Unless you are in the 100% renewables NOW! camp and hang the cost, then I cannot see the logic in opposing CSG. There is debate over fugitive emissions, however I haven't seen any credible evidence that Oz current practise will be anywhere as high as some people claim to offset CO2 benefit of CCG vs. coal.

It comes back to the fuel efficient car vs. average (or worse!). Unless you are saying "ban fossil fuel driven cars" then moving to more fuel efficient ones must be moving forward.

The water arguments against CSG/ fracking seem to be just alarmist nonsense based on what is actually going on in Oz.

Farm access/ land use needs more space.

Need to put a brake on the rate of extraction

An excellent article - I was astounded at the amount of CSG resources Australia has and the rate at which extraction is projected to expand.

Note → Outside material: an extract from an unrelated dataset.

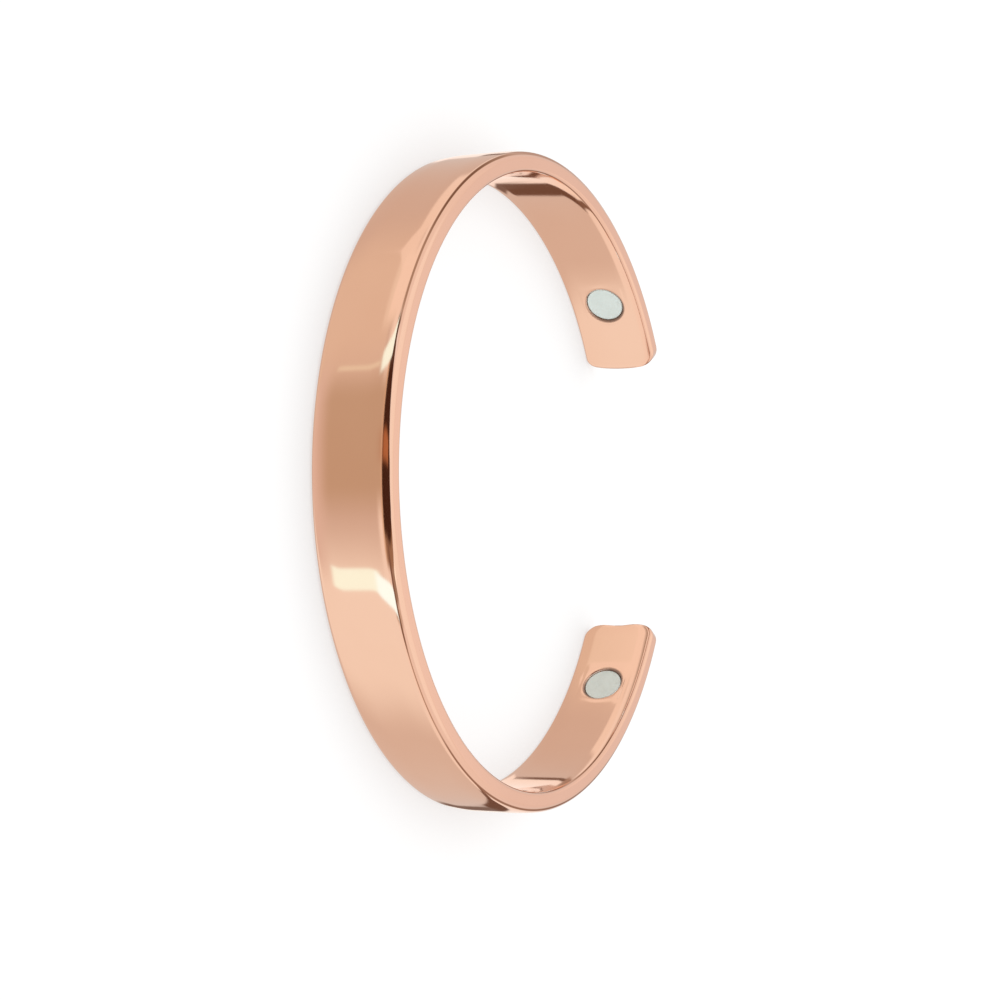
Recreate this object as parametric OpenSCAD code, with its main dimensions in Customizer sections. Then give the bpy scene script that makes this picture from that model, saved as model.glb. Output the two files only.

The rate of expansion of production is surely the issue here as it is with coal. The world faces the prospect of catastrophiic climate change and yet there is no brake on coal and gas extraction.

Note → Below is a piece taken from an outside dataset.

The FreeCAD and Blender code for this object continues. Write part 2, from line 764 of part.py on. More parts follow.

The sane pathway would be some worldwide agreement that thermal coal is phased out and natural gas is only used for co-generation applications.

Meanwhile there is nothing being done in Australia to stop corporations (mostly foreign owned) ripping these finite, polluting resources out at uncontrolled rates. This is the epitome of 'future eating'.

History will view Australia's current grab to profit from these polluting resources as pernicous corporate greed  out of control.

The contracting effect of mining boom induced high dollar exchange rates on the the manufacturing, agricultural and tourism industries, (which employ many times more people than mining) is yet another cause for action.

If 'the  government' owns resources below the ground then surely we can elect governments that will put a brake on the rate of extraction in cases such as this where there are clear adverse effects on climate and ground water resources.